The various chapters of this dissertation benefited from varied and diverse intellectual support. For Chapter 2, I thank Avery Dame-Griff for sharing code and advice for working with Usenet archives, and Steve Goodreau for the suggestion to look more closely at soc.motss. Previous versions of Chapter 2 also received generous feedback from the Community Data Science Collective and the Metaphors and Meaning roundtable at ASA 2021. I thank Greggor Mattson for reading Chapter 3 and providing much-needed encouragement at a crucial moment, and the Inter-university Consortium for Political and Social Research, especially Kelly Ogden-Schuette, for facilitating access to geocoded survey data. I also thank Mahesh Somashekhar for inviting me to present Chapter 3 on the Queer Placemaking panel at ASA 2022. For Chapter 4, I thank Nate TeBlunthuis and Ian Kennedy for technical and theoretical advice on how to work with Reddit data and make thoughtful use of word embeddings. Throughout, the TechnoSoc writing group provided a valuable virtual space for focusing on this work.

Personally, I thank my mom, for being the strongest person I know; my dad, for always being there to pick up the phone and chat; and my sister, for fighting to make our hometown a more vibrant, colorful place.

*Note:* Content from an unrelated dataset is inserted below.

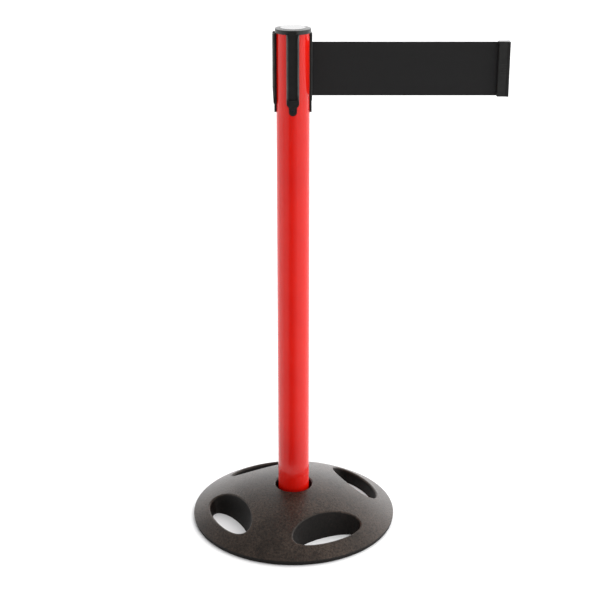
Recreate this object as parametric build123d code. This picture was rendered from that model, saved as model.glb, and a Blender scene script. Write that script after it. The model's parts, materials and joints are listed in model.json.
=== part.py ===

Lastly, I would not have made it this far without support from queer communities here in Seattle. Thank you, to all of you. To Lincoln, Kyle, Kai, and the rest of the queers of the Hill, for showing me what real community can feel like. To Kince, for your tireless work building community for Seattle Gaymers and beyond. To Maarten and Oliver, for your support from afar. To Nick, for more than a decade of friendship. To S&B, for making my life more interesting when you were a part of it. And finally, to Jason, for long walks with the dog and unrepayable debts.